Step 10: Review the Calendar Once a Month
A bill calendar should be updated when life changes. New subscriptions, a rent increase, a changed energy payment, a moved loan due date, or a new insurance premium should all be reflected.
At the end of each month, ask:
- Did any payment arrive earlier or later than expected?
- Did any bill increase?
- Did I miss or nearly miss anything?
- Was one week of the month overloaded?
- Should I contact a provider about changing a collection date?
This small review keeps the calendar useful instead of letting it become outdated.
Simple UK Bill Calendar Example
| Date | Payment | Amount | Method | Priority |
|---|---|---|---|---|
| 1st | Rent | £950 | Standing Order | High |
| 3rd | Council Tax | £145 | Direct Debit | High |
| 5th | Credit Card Minimum | £65 | Direct Debit | Important |
| 8th | Broadband | £32 | Direct Debit | Normal |
| 12th | Streaming Subscription | £10.99 | Recurring Card Payment | Optional |
Common Bill Calendar Mistakes
- tracking due dates but not expected collection dates
- forgetting subscriptions and small recurring payments
- not marking payday on the same calendar
- treating all payments as equally urgent
- leaving annual bills off the calendar
- not reviewing changes after a bill increase
- assuming a Direct Debit can always be changed instantly
Final Thoughts
A bill calendar is one of the simplest tools for reducing money stress. It does not increase income, but it makes the timing of financial commitments much easier to understand.
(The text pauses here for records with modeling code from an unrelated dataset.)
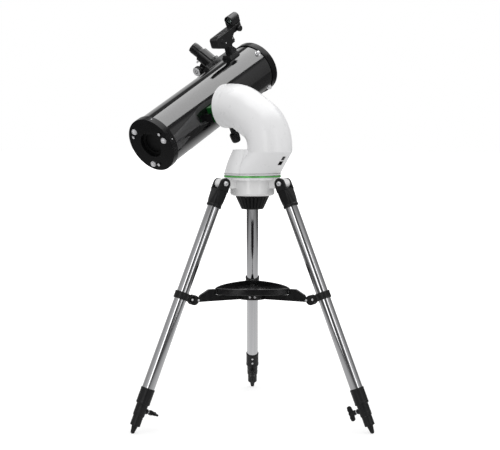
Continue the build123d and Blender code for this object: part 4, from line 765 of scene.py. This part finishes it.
# the plate behind the mirror, and the lock screws' heads
backing = bmesh.new()
turned(backing, [(0, BACKING_LOW), (BACKING_R, BACKING_LOW), (BACKING_R, BACKING_HIGH), (0, BACKING_HIGH)],
       0.2, TO_X)
piece("mirror_backing", backing, TUBE, "tube_assembly", "mirror_cell")

locks = bmesh.new()
for j in range(3):
    lock = turn("X", 120.0 * j - COLLIMATION_ANGLE - LOCK_ANGLE)
    head = lock @ at(TUBE_REAR - 2.6, 0, COLLIMATION_PCR) @ turn("Y", -90)
    screw_cap(locks, head, 3.9, 1.6, 1.5)
for j in range(6):
    head = turn("X", 20.0 + 60.0 * j) @ at(TUBE_REAR + 11.0, 0, END_RING_R - 0.3)
    screw_cap(locks, head, 1.7, 0.8, 0.7)
piece("cell_screws", locks, TUBE, "tube_assembly", "bolt_steel")


def spider():
    """Four thin vanes and the turned holder of the secondary mirror."""
    bm = bmesh.new()
    hub = at(SPIDER_X) @ TO_X
    turned(bm, [(0, -12.0), (SPIDER_HUB_R, -12.0), (SPIDER_HUB_R, 12.0), (0, 12.0)], 1.2, hub)
    turned(bm, [(0, -46.0), (4.0, -46.0), (4.0, 2.0), (0, 2.0)], 0.3, hub, 32)
    # the holder is cut along the mirror's slope
    rim = circle(SECONDARY_R, 48)
    slope = turn("X", -FOCUS_ANGLE)
    back = [slope.inverted() @ Vector((SECONDARY_BACK, x, y)) for x, y in rim]
    face = [slope.inverted() @ Vector((SECONDARY_FRONT, x, y)) + Vector((y, 0, 0)) for x, y in rim]
    loft(bm, [face, back])
    for v in range(VANES):
        spoke = turn("X", -(SPIDER_ANGLE + v * 360.0 / VANES)) @ at(SPIDER_X)
        prism(bm, box_outline(12.0, 1.0, 0.2), 11.0, TUBE_R - 1.3, spoke)
    return bm


piece("spider_vanes", spider(), TUBE, "tube_assembly", "cell_black", hides=["spider"])

nuts = bmesh.new()
for v in range(VANES):
    post = turn("X", -(SPIDER_ANGLE + v * 360.0 / VANES)) @ at(SPIDER_X, 0, TUBE_R)
    turned(nuts, [(0, 0), (7.4, 0), (7.4, 1.0), (0, 1.0)], 0.3, post, 40)
    lathe(nuts, [(0.0, 0.8)] + arc(NUT_R, -22, 14, 8, 0.0, NUT_RISE) + [(0.0, NUT_RISE + NUT_R)], post, 40)
piece("dome_nuts", nuts, TUBE, "tube_assembly", "bolt_steel")

# ---------------------------------------------------------------- focuser
FLANGE_TOP = 79.0
HOUSING_TOP = 87.0
HOUSING_RIM_R = 25.4
DRAW_R = 20.5
DRAW_TOP = 126.0
BARREL_R = 15.85
BARREL_BORE_R = 14.6
BARREL_LOW = 100.2
GRIP_LOW = DRAW_TOP + 0.4
GRIP_R = 16.1
GROOVE_R = 15.4
EYE_RECESS_R = 11.9
EYEPIECE_TOP = 159.5
PINION_LEVEL = 101.0
PINION_Y = 26.0
SHAFT_R = 2.5
SHAFT_HALF = 30.0
FOCUS_KNOB_R = 13.5
FOCUS_KNOB_IN = 27.0
FOCUSER = outward(FOCUS_X, FOCUS_ANGLE)

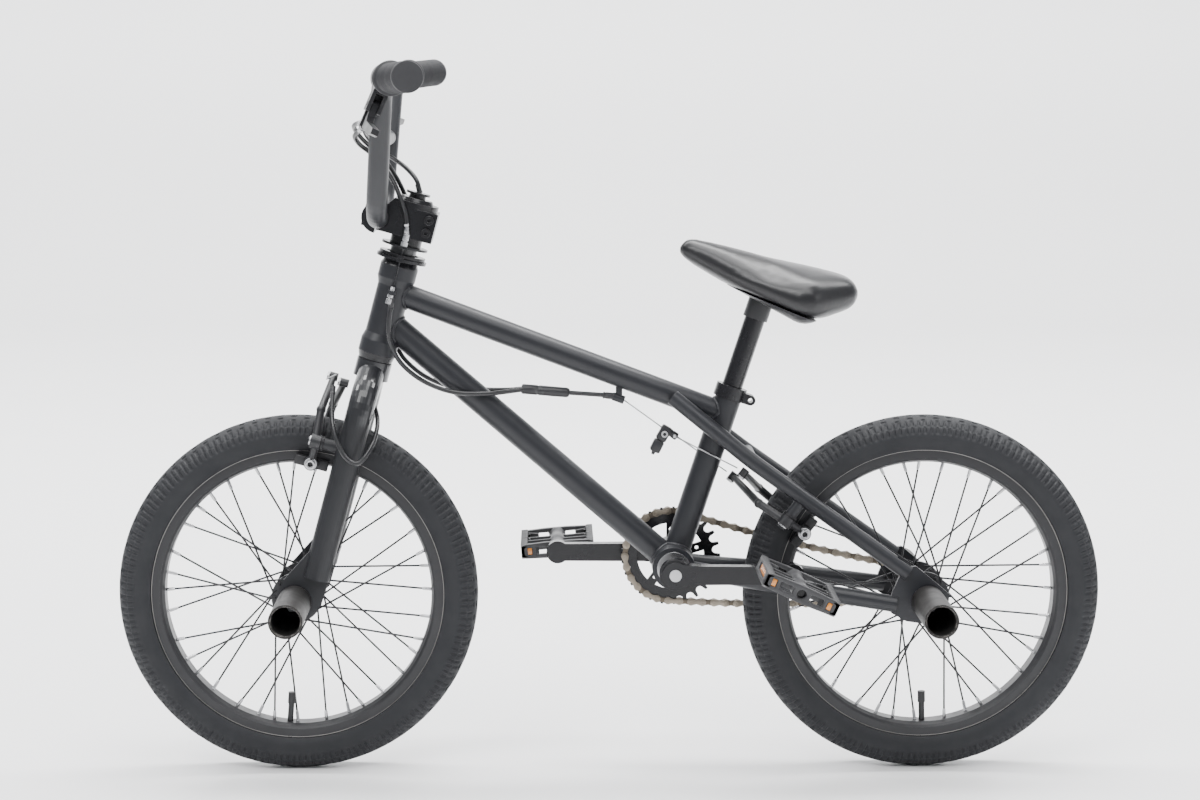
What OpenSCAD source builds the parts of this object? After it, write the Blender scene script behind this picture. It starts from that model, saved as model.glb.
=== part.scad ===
// Children's 16 inch freestyle bicycle with a brake-cable rotor and four stunt pegs.
// X runs to the rear, -Y is the rider's left, +Z is up, and the tyres stand on Z = 0.

/* [Wheels] */
// Outer diameter of both tyres
tyre_od = 390; // [380:1:400]
// Width of both tyres
tyre_w = 47; // [42:1:50]
// Distance between the two axles
wheelbase = 679; // [670:1:690]
// Number of spokes in each wheel
spoke_count = 36; // [28, 32, 36]

/* [Frame] */
// Height of the bottom bracket above the floor
bb_z = 226.5; // [220:0.5:232]
// Distance of the bottom bracket behind the middle of the wheelbase
bb_x = 67.5; // [62:0.5:72]
// Angle of the seat tube from the vertical
seat_tilt = 18.1; // [16:0.1:20]
// Angle of the head tube from the vertical
head_tilt = 15; // [13:0.5:17]
// Outer diameter of the top tube
top_tube_d = 26; // [24:0.5:29]
// Outer diameter of the down tube
down_tube_d = 28.6; // [26:0.2:32]

/* [Steering] */
// Forward offset of the front axle from the steering axis
fork_offset = 16; // [10:1:25]
// Width over both grip ends
bar_w = 580; // [520:5:640]
// Height of the grip ends above the floor
bar_z = 755; // [740:1:770]
// Length of one stunt peg
peg_len = 99; // [80:1:110]
// Outer diameter of one stunt peg
peg_d = 36; // [32:1:38]

/* [Drive] */
// Crank length from spindle to pedal axle
crank_len = 125; // [115:1:140]
// Teeth on the chainring
ring_teeth = 25; // [25]
// Teeth on the rear driver
driver_teeth = 9; // [9]

/* [Seat] */
// Width of the saddle at its rear
saddle_w = 132; // [120:1:150]

/* [Hidden] */

$fn = 72;
eps = 0.01;

// Wheel sizes
hub_z = tyre_od / 2;
front_x = -wheelbase / 2;
rear_x = wheelbase / 2;
tyre_r = tyre_w / 2;
tyre_ring_r = hub_z - tyre_r;
tyre_wall = 3;
rim_r = 158.5;
rim_in_r = 144.5;
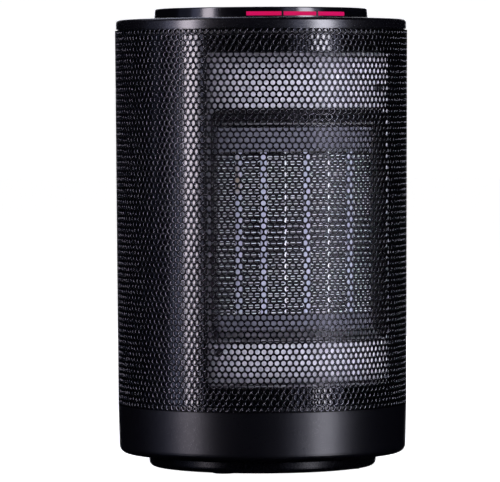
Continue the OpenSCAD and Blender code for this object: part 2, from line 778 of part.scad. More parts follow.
// mitred funnel space: wide and tall at the front, as wide as the core at the back
module funnel_space() {
  y0 = funnel_front - 1;
  low = throat_z0 - flare(y0, slope_low);
  high = throat_z1 + flare(y0, slope_high);
  intersection() {
    funnel_plan();
    across() polygon([[throat_y + 1, throat_z0], [throat_y, throat_z0], [y0, low], [y0, high],
      [throat_y, throat_z1], [throat_y + 1, throat_z1]]);
  }
}

module reflector_plate() {
  color(silver) difference() {
    panel_y(reflector_half, window_z0 + slip_fit, window_z1 - slip_fit, 2, plane_y, plane_y + sheet_t);
    panel_y(funnel_half + 0.1, funnel_z0 - 0.1, funnel_z1 + 0.1, corner_r, plane_y - 1, plane_y + 2);
    for (p = screw_spots) rod_y(clear_r, plane_y - 1, plane_y + 2, p[0], p[1]);
  }
}

// bright sheet that lies on the funnel's lower wall
module reflector_lip() {
  lip_t = 0.5;
  y0 = funnel_front + 0.5;
  y1 = throat_y - 0.1;
  z0 = throat_z0 - flare(y0, slope_low) + 0.02;
  z1 = throat_z0 - flare(y1, slope_low) + 0.02;
  color(silver) intersection() {
    funnel_plan(0.05);
    across() polygon([[y0, z0], [y1, z1], [y1, z1 + lip_t], [y0, z0 + lip_t]]);
  }
}

module reflector_screws() {
  color("#2b2b2e") for (p = screw_spots) translate([p[0], plane_y, p[1]]) screw_y(1.2, 5, 2.25, 1.2);
}

module element_funnel() {
  back_half = sqrt(shell_in * shell_in - pow(plane_y + sheet_t, 2)) - 0.4;
  flange_y1 = plane_y + sheet_t + 2.4;
  color(black_gloss) difference() {
    union() {
      panel_y(funnel_half, funnel_z0, funnel_z1, corner_r, funnel_front, throat_y);
      panel_y(back_half, funnel_z0 - 12, funnel_z1 + 18, 3, plane_y + sheet_t, flange_y1);
      block([-box_half, flange_y1 - 1, throat_z0 - 2], [box_half, duct_y0, throat_z1 + 2]);
      for (z = duct_screw_z)
        block([-duct_screw_x - 3, duct_y0 - 2, z - 4], [duct_screw_x + 3, duct_y0, z + 4]);
    }
    funnel_space();
    block([-box_half + 1.6, throat_y - eps, throat_z0 - 0.4],
      [box_half - 1.6, duct_y0 + 1, throat_z1 + 0.4]);
    for (s = [-1, 1], z = duct_screw_z) rod_y(clear_r, duct_y0 - 3, duct_y0 + 1, s * duct_screw_x, z);
    for (p = screw_spots) rod_y(pilot_r, plane_y, flange_y1 + 1, p[0], p[1]);
  }
}

module element_bezel() {
  overlap = 0.15;
  color(grey_metal) difference() {
    block([-box_half + 1.7, throat_y + 0.02, throat_z0 - 0.3],
      [box_half - 1.7, throat_y + bezel_t, throat_z1 + 0.3]);
    panel_y(core_half - overlap, core_z0 - 0.6, core_z1 + 0.6, 3, throat_y - 1, throat_y + 2);
  }
}

// one fin column: a zigzag strip between two side faces
module fin_column(x0) {
  folds = floor(core_h / fin_pitch) * 2;
  rise = core_h / folds;
  left = x0 + 0.05;
  right = x0 + fin_w - 0.05;
  side_a = [for (i = [0:folds]) [i % 2 == 0 ? left : right - fin_t, core_z0 + i * rise]];
  side_b = [for (i = [folds:-1:0]) [i % 2 == 0 ? left + fin_t : right, core_z0 + i * rise]];
  translate([0, core_back, 0]) rotate([90, 0, 0]) linear_extrude(height = core_depth)
    polygon(concat(side_a, side_b));
}

module heater_fins() {
  color(aluminium) for (i = [0:len(columns) - 1]) if (columns[i] == 0)
    fin_column(-core_half + widths_before(i));
}

module ptc_tubes() {
  wall = 0.7;
  color(aluminium) for (i = [0:len(columns) - 1]) if (columns[i] == 1) {
    x0 = -core_half + widths_before(i);
    difference() {
      block([x0, core_front, core_z0], [x0 + tube_w, core_back, core_z1]);
      block([x0 + wall, core_front + 1.2, core_z0 - 1], [x0 + tube_w - wall, core_back - 1.2, core_z1 + 1]);
    }
  }
}

module ptc_stones() {
  wall = 0.7;
  stone_h = 24;
  stones = floor((core_h - 4) / (stone_h + 1));
  color("#8d7f6d") for (i = [0:len(columns) - 1], k = [0:stones - 1]) if (columns[i] == 1) {
    x0 = -core_half + widths_before(i);
    block([x0 + wall + 0.35, core_front + 1.6, core_z0 + 4 + k * (stone_h + 1)],
          [x0 + tube_w - wall - 0.35, core_back - 1.6, core_z0 + 4 + k * (stone_h + 1) + stone_h]);
  }
}

module insulation_strips() {
  wall = 0.7;
  color("#d9c79a") for (i = [0:len(columns) - 1], s = [0, 1]) if (columns[i] == 1) {
    x0 = -core_half + widths_before(i);
    x = s == 0 ? x0 + wall + 0.05 : x0 + tube_w - wall - 0.3;
    block([x, core_front + 1.3, core_z0 + 1], [x + 0.25, core_back - 1.3, core_z1 - 1]);
  }
}

module divider_plates() {
  color(aluminium) for (i = [0:len(columns) - 1]) if (columns[i] == 2) {
    x0 = -core_half + widths_before(i);
    block([x0, core_front, core_z0], [x0 + divider_t, core_back, core_z1]);
  }
}

module end_clamps() {
  color("#26221e") for (z = [core_z0 - 0.2 - clamp_h, core_z1 + 0.2]) difference() {
    block([-box_half + 1.8, core_front + 1.1, z], [box_half - 1.8, core_back, z + clamp_h]);
    if (z > core_z0) for (i = [0:len(columns) - 1]) if (columns[i] == 1) {
      x0 = -core_half + widths_before(i);
      block([x0 + tube_w / 2 - 0.6, core_front + 5, z - 1],
        [x0 + tube_w / 2 + 0.6, core_front + 12, z + clamp_h + 1]);
    }
  }
}

module terminals() {
  color(brass) for (i = [0:len(columns) - 1]) if (columns[i] == 1) {
    x0 = -core_half + widths_before(i);
    block([x0 + tube_w / 2 - 0.4, core_front + 5.5, core_z1 + 0.1],
      [x0 + tube_w / 2 + 0.4, core_front + 11.5, core_z1 + clamp_h + 4]);
  }
}

module thermal_cutout() {
  top_z = throat_z1 + 2.05;
  color("#cfcabf") translate([24, core_front + 9, top_z]) {
    cylinder(r = 8, h = 5, $fn = small_n);
    translate([0, 0, 5 - eps]) cylinder(r = 6.2, h = 4, $fn = small_n);
    block([-12, -3.5, 0], [12, 3.5, 0.8]);
  }
}

// ---------- fan ----------

module fan_duct() {
  bore_r = fan_r + 1.5;
  color(black_satin) difference() {
    union() {
      block([-duct_half, duct_y0, fan_z - duct_half_h], [duct_half, orifice_y, fan_z + duct_half_h]);
      rod_y(bore_r + 2, orifice_y - eps, ring_y1 + arm_t + 0.5, 0, fan_z, round_n);
      for (s = [-1, 1], z = duct_screw_z) rod_y(3, duct_y0, duct_y0 + 7, s * duct_screw_x, z);
    }
    block([-duct_half + duct_wall, duct_y0 + 1.6, fan_z - duct_half_h + duct_wall],
          [duct_half - duct_wall, orifice_y - 2, fan_z + duct_half_h - duct_wall]);
    block([-box_half + 1.6, duct_y0 - 1, throat_z0 - 0.4], [box_half - 1.6, duct_y0 + 3, throat_z1 + 0.4]);
    difference() {
      rod_y(bore_r, orifice_y - 4, ring_y1 + arm_t + 1, 0, fan_z, round_n);
      // three arms and the hub plate that carry the motor
      for (a = [30, 150, 270]) translate([0, ring_y1 + arm_t, fan_z]) rotate([90, 0, 0]) rotate([0, 0, a])
        block([shaft_r + 6, -4, 0], [bore_r + 1, 4, arm_t]);
      rod_y(motor_r - 4, ring_y1, ring_y1 + arm_t, 0, fan_z, round_n);
    }
    rod_y(5.5, ring_y1 - 1, ring_y1 + arm_t + 1, 0, fan_z);
    for (s = [-1, 1], z = duct_screw_z) rod_y(pilot_r, duct_y0 - 1, duct_y0 + 6, s * duct_screw_x, z);
    for (a = [30, 150, 270]) rod_y(clear_r, ring_y1 - 1, ring_y1 + arm_t + 1,
                                   (motor_r - 8) * cos(a), fan_z + (motor_r - 8) * sin(a));
  }
}

module duct_screws() {
  color(steel) for (s = [-1, 1], z = duct_screw_z)
    translate([s * duct_screw_x, duct_y0 - 2, z]) screw_y(1.2, 6, 2.2, 1.2);
}

module fan_motor() {
  color(steel) difference() {
    union() {
      rod_y(motor_r, motor_y0, motor_y1, 0, fan_z, round_n);
      rod_y(5, ring_y1 + 0.4, motor_y0 + eps, 0, fan_z);
      rod_y(6, motor_y1 - eps, motor_y1 + 2, 0, fan_z);
    }
    rod_y(shaft_r + run_fit, ring_y1, motor_y1 - 3, 0, fan_z);
    for (a = [30, 150, 270]) rod_y(pilot_r, motor_y0 - 1, motor_y0 + 6,
                                   (motor_r - 8) * cos(a), fan_z + (motor_r - 8) * sin(a));
  }
}

module motor_screws() {
  color(steel) for (a = [30, 150, 270])
    translate([(motor_r - 8) * cos(a), ring_y1 - 0.01, fan_z + (motor_r - 8) * sin(a)])
      screw_y(1.2, 7, 2.6, 1.2);
}

module impeller() {
  pitch = 38;
  color("#3b3d42") difference() {
    union() {
      rod_y(hub_r, blade_y0, blade_y0 + blade_len, 0, fan_z, 96);
      intersection() {
        rod_y(fan_r, blade_y0, blade_y0 + blade_len, 0, fan_z, round_n);
        translate([0, blade_y0 + blade_len / 2, fan_z]) for (i = [0:blade_count - 1])
          rotate([0, i * 360 / blade_count, 0])
          translate([hub_r - 1, 0, 0]) rotate([pitch, 0, 0]) translate([0, -0.8, -14])
            cube([fan_r, 1.6, 28]);
      }
    }
    rod_y(hub_r - 2, blade_y0 + 2, blade_y0 + blade_len + 1, 0, fan_z, 96);
    rod_y(shaft_r + 0.02, blade_y0 - 1, blade_y0 + 4, 0, fan_z);
  }
}

module fan_shaft() {
  color(steel) rod_y(shaft_r, blade_y0 - 4, motor_y1 - 3.2, 0, fan_z);
}

module hub_nut() {
  color(brass) difference() {
    rod_y(3.6, blade_y0 - 3, blade_y0 - 0.05, 0, fan_z, 6);
    rod_y(shaft_r + 0.02, blade_y0 - 4, blade_y0 + 1, 0, fan_z);
  }
}

// ---------- swing pinion ----------

module swing_pinion() {
  color(white_resin) translate([0, gear_centres, gear_z0]) difference() {
    linear_extrude(height = gear_w) polygon(gear_outline(pinion_teeth));
    translate([0, 0, -1]) cylinder(r = swing_shaft_r + 0.02, h = gear_w + 2, $fn = small_n);
  }
}

module swing_shaft() {
  color(steel) translate([0, gear_centres, gear_z0])
    cylinder(r = swing_shaft_r, h = gear_w + 1.5 + swing_motor_h - 3, $fn = small_n);
}

// ---------- every piece ----------

foot();
foot_plate();
foot_pads();
foot_screws();
thrust_washer();
sun_gear();
pivot_screw();
skirt();
swivel_bush();
cord_gland();
gland_nut();
swing_motor();
swing_motor_screws();
power_board();
relays();
terminal_block();
tilt_switch();
lower_deck();
deck_screws();
inner_shell_front();
inner_shell_rear();
shell_screws();
sleeve();
top_bulkhead();
bulkhead_screws();
top_cap();
cap_screws();
control_head();
indicator_lenses();
control_board();
indicator_lamps();
key_switches();
board_screws();
reflector_plate();
reflector_lip();
reflector_screws();
element_funnel();
element_bezel();
heater_fins();
ptc_tubes();
ptc_stones();
insulation_strips();
divider_plates();
end_clamps();
terminals();
thermal_cutout();
fan_duct();
duct_screws();
fan_motor();
motor_screws();
impeller();
fan_shaft();
hub_nut();
swing_pinion();
swing_shaft();
key_power();
key_heat();
key_swing();
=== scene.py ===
import math

import bmesh
import bpy
import numpy as np
from mathutils import Matrix, Vector


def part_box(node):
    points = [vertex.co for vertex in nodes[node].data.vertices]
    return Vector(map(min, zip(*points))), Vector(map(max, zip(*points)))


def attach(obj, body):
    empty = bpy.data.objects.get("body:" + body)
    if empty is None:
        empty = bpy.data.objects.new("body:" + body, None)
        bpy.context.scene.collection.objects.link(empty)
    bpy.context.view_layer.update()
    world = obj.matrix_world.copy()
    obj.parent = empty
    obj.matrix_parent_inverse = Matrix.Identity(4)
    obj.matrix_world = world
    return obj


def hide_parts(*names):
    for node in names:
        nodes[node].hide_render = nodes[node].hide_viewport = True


# ---- Room, camera and lights ----------------------------------------------------------
# A pale table in a white photo tent. One upright strip softbox stands far round to the
# left and one just right of the outlet, both inside a dimmer and wider glow. Weaker lights
# stand in front, above and behind.

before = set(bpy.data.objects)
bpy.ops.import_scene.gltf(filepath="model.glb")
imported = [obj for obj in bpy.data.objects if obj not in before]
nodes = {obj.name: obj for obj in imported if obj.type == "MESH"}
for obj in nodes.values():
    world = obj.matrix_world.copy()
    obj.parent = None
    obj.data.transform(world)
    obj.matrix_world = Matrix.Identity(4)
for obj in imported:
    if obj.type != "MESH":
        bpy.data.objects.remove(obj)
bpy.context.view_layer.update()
scene = bpy.context.scene
scene.view_settings.view_transform = "Standard"
mm = 0.001

camera_azimuth = -21.3
camera_distance = 2.344
camera_height = 0.199
pitch_down = 1.849
turned_left = 0.158
leaning = -0.22
focal_length = 307.9
sensor_width = 36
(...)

When used alongside a monthly budget, a bill calendar can help UK households see which payments are coming, which ones need money reserved early, and where cash flow pressure is building. It also creates a clearer foundation for managing debt repayments, Direct Debits, and irregular yearly costs.
The best calendar is not the most complicated one. It is the one you actually check before money leaves your account.